The heroine of “Pocatello” and most of the other characters of these songs have an inherent nobility. Even when McMurtry makes amusing observations, he endows people with a natural grace because they are willing to be themselves. His Bible quoting Aunt Clara, the girl in the Laundromat with bourgeois dreams, the young man who can’t wait to get his chores done and head downtown, are depicted with panache and a bit of grace. This makes the Texan’s tales even better because one can identify with the foolish and the wise alike as we all make foolish and wise decisions in life. McMurtry’s songs frequently capture people at those pivotal movements when telling the difference between the two choices is not always clear.

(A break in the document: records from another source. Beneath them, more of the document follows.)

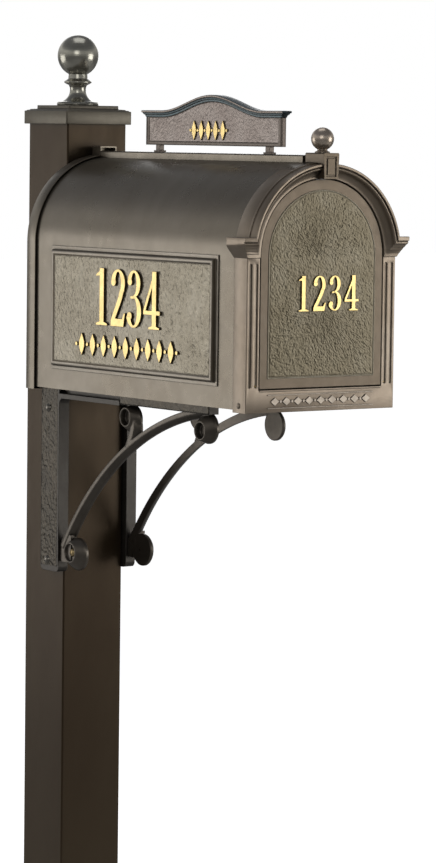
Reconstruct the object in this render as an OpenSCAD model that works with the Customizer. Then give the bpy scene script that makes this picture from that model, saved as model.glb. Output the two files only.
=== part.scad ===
// Kerbside letter box with an arched body on a square post, carried by two
// scroll brackets.  Millimetres, +Z up.  The origin is the centre of the post
// foot on the ground, the door faces -Y.  All heights that belong to the box
// are given from the underside of the box and lifted by box_z.

/* [Post] */
// Outer side of the square post
post_w = 101.6; // [95:0.1:104]
// Wall thickness of the post tube
post_t = 4; // [3:0.5:5]
// Outer corner radius of the post tube
post_r = 2.4; // [1:0.1:4]
// Height of the box underside above the ground
box_z = 1092; // [1040:1:1145]
// Side of the square foot plate
foot_w = 190; // [180:1:220]
// Thickness of the foot plate
foot_t = 10; // [8:1:12]
// Spacing of the anchor bolt holes
foot_pitch = 150; // [146:1:156]
// Diameter of the anchor bolt holes
foot_hole_d = 13; // [10:0.5:14]

/* [Cap and finial] */
// Half width of the cap skirt
cap_hw = 56.5; // [55:0.1:58]
// Underside of the cap skirt above the box underside
cap_z0 = 377.3; // [370:0.1:385]
// Top edge of the cap skirt above the box underside
cap_z1 = 396.2; // [390:0.1:397]
// Half width of the raised square tier
tier_hw = 42.9; // [38:0.1:46]
// Radius of the post ball
ball_r = 29.9; // [28:0.1:31]
// Height of the ball centre above the box underside
ball_z = 476.3; // [475:0.1:479]

/* [Box body] */
// Half width and arch radius of the body
body_hw = 120.7; // [119:0.1:121.5]
// Height where the straight sides end and the arch starts
body_zs = 209.8; // [205:0.1:212]
// Sheet thickness of the body
body_t = 2.5; // [1.5:0.1:3]
// Distance of the rear cover's back face from the post axis
rear_d0 = 59.7; // [58:0.1:62]
// Distance of the rear cover's rim from the post axis
rear_d1 = 81.2; // [78:0.1:84]
// Half width and arch radius of the rear cover
rear_hw = 124.3; // [123.5:0.1:126]

/* [Front frame and door] */
// Distance of the frame's back edge from the post axis
frame_d0 = 561.3; // [558:0.1:564]
// Distance of the pilaster face from the post axis
frame_d1 = 590; // [589.5:0.1:590.5]
// Distance of the arch moulding's rim from the post axis
arch_d1 = 604.6; // [603:0.1:606]
// Half width of the frame
frame_hw = 123.5; // [123:0.1:124]
// Outer radius of the arch moulding
arch_r = 122.1; // [121:0.1:123]
// Height of the centre of the door arch
arch_zs = 206.7; // [205:0.1:208]
// Half width of the door opening
open_hw = 101.6; // [101.5:0.1:102]
// Half width of the door
door_hw = 101; // [100:0.1:101.1]
// Lower edge of the door
door_z0 = 32.4; // [32.3:0.1:32.8]
// Half width of the textured door panel
panel_hw = 88.7; // [80:0.1:92]

/* [Side plaques] */
// Near end of the plaque base from the post axis
plq_d0 = 122; // [115:1:140]
// Far end of the plaque base from the post axis
plq_d1 = 524; // [500:1:530]
// Lower edge of the plaque base
plq_z0 = 32.5; // [28:0.5:40]
// Upper edge of the plaque base
plq_z1 = 206.5; // [190:0.5:207]
// Height of the large numerals
num_h = 78.5; // [60:0.5:84]

/* [Name plate] */
// Distance of the name plate's middle from the post axis
top_d = 341; // [335:1:355]
// Half length of the name plate board
top_hl = 160; // [150:1:170]
// Half length of the name plate cornice
cor_hl = 169; // [165:1:175]
// Rise of the crown above the cornice ends
crown_h = 21.5; // [16:0.5:26]
// Distances of the name plate's feet from the post axis
feet_d = [210.5, 469.5];

/* [Brackets] */
// Thickness of the bracket casting
brk_t = 17.2; // [15:0.1:19]
// Depth of the bracket's scroll
scr_t = 14.5; // [12:0.1:14.6]
// Length of the bracket's leg below the box
brk_h = 268; // [260:1:275]
// Distance of the bracket's front end from the post axis
brk_d1 = 437; // [432:1:442]

/* [Signal flag] */
// Distance of the flag pivot from the post axis
flag_d = 545; // [543:0.5:547]
// Height of the flag pivot above the box underside
flag_z = 213; // [212:0.5:214]
// Length of the flag arm
flag_len = 190; // [150:1:200]

/* [Hidden] */
$fn = 64;
ph = post_w / 2;
tube_top = cap_z1 - 3.4;
hinge_d = 587.5;
hinge_z = 36.2;
pin_r = 1.6;
bronze = [0.27, 0.23, 0.19];
dark = [0.17, 0.14, 0.12];
slate = [0.22, 0.21, 0.20];
olive = [0.36, 0.31, 0.22];
gold = [0.87, 0.70, 0.36];
brass = [0.68, 0.52, 0.28];
steel = [0.62, 0.62, 0.63];

// ---------- shared shapes ----------
// square with true rounded corners, centred
module rsq(w, r) {
  square([w - 2 * r, w], center = true);
  square([w, w - 2 * r], center = true);
  for (x = [-1, 1], y = [-1, 1]) translate([x * (w / 2 - r), y * (w / 2 - r)]) circle(r = r, $fn = 24);
}
// arched outline: straight sides from zb to zs, then a half circle
module arch2d(w, zb, zs) {
  translate([-w, zb]) square([2 * w, zs - zb]);
  translate([0, zs]) circle(r = w, $fn = 128);
}
// solid of an outline between two distances in front of the post axis
module slab(d0, d1) translate([0, -d0, 0]) rotate([90, 0, 0]) linear_extrude(d1 - d0) children();
// half ring about the door arch centre, profile in (radius, distance)
module half_ring(pts) translate([0, 0, arch_zs]) rotate([90, 0, 0])
  rotate_extrude(angle = 180, $fn = 128) polygon(pts);
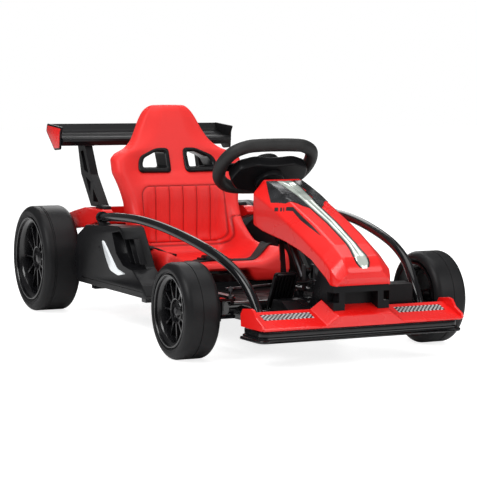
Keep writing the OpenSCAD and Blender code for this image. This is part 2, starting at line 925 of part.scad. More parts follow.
module seat_hollow() {
  intersection() {
    translate([244, 0, 120]) linear_extrude(208) back_trough();
    translate([200, 0, 0]) rotate([90, 0, 90]) linear_extrude(330) cushion_trough();
  }
  translate([243, 0, 317]) rotate([0, -33.5, 0]) linear_extrude(76) back_trough();
  translate([203, 0, 379]) rotate([0, -15.5, 0]) linear_extrude(160) back_trough();
}

module seat() {
  color(red) placed() difference() {
    intersection() {
      across(-180, 180) seat_side();
      translate([90, 0, 0]) rotate([90, 0, 90]) linear_extrude(520) seat_front();
    }
    seat_hollow();
    translate([320, 0, 0]) rotate([90, 0, 90]) linear_extrude(200) {
      polygon([[-76, seat_foot_z - 5], [-45, 131], [45, 131], [76, seat_foot_z - 5]]);
    }
    translate([60, 0, 0]) rotate([90, 0, 90]) linear_extrude(240) harness_slots(0);
  }
}

// The two harness slots, seen from the front.
module harness_slots(inset) {
  i = inset;
  for (s = [0, 1]) {
    mirror([s, 0]) polygon([[24 + i, 354 + i], [24 + i, 404 - i], [51 - i / 3, 404 - i], [95 - i, 385 - i],
      [101 - i, 367], [101 - i, 354 + i]]);
  }
}

module harness_bezels() {
  color(black) placed() intersection() {
    translate([100, 0, 0]) rotate([90, 0, 90]) linear_extrude(150) difference() {
      harness_slots(0.3);
      harness_slots(6);
    }
    across(-120, 120) polygon([[126, 415], [140, 345], [226, 345], [203, 412]]);
  }
}

module lap_belt() {
  color(black) placed() for (s = [-1, 1]) {
    on_side(s) hull() {
      translate([360, 118, 161.6]) cube([26, 3, 3]);
      translate([398, 26, 147.4]) cube([26, 3, 3]);
    }
  }
}

module belt_buckle() {
  color(black) placed() translate([394, -25.7, 147.4]) cube([36, 51.4, 13]);
}

chassis_frame();
floor_tray();
side_pod_left();
side_pod_right();
side_lamps();
side_bar_left();
side_bar_right();
rear_cowl();
rear_housing();
battery_block();
rear_axle_shaft();
drive_gearboxes();
wing_strut_left();
wing_strut_right();
wing_blade();
wing_end_plates();
seat();
harness_bezels();
lap_belt();
belt_buckle();
nose_cone();
nose_window();
nose_light_strip();
nose_pylon();
front_wing();
front_bumper();
column_support();
pedal_base();
drive_pedal();
foot_rest();
front_axle_beam();
steering_wheel();
steering_hub();
steering_column();
pitman_arm();
knuckle_left();
knuckle_right();
tie_rod_left();
tie_rod_right();
front_tyre_left();
front_rim_left();
front_tyre_right();
front_rim_right();
rear_tyre_left();
rear_rim_left();
rear_tyre_right();
rear_rim_right();
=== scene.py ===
import math

import bmesh
import bpy
from mathutils import Matrix, Vector
from mathutils.bvhtree import BVHTree


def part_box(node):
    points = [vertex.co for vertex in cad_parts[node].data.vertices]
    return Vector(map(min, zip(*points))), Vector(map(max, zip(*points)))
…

Or as McMurtry points out in the title song, knowing when to put away “Childish Things” can be difficult. Life is short, but why grow up so fast? What’s ahead of us is not clear-is it heaven or the ghosts of the past that await-and those thoughts and feelings one might have thought were juvenile may possess greater wisdom, value and truth than initially believed. But this makes the disc sound so heavy. The truth is that most of the songs contain plenty of humor. He’s a funny guy with a clever sensibility, who is able to refer to Marcel Proust and T.S. Eliot without sounding false or pretentious (i.e. as a tourist in the cafés of Europe, the modern day Prufrock notes, “I measure out my life in coffee grounds.”). The line is not forced and works whether one knows the reference of not.
Life may be tough, but it’s the only one we’ve got. McMurtry knows that the spiritual keys to the cosmos can be found in human relationships and in our interactions with the world. His songs cause one to get mad at others and laugh at oneself. It’s enough to make you restless, and McMurtry’s disc provides a first-rate soundtrack for the trip.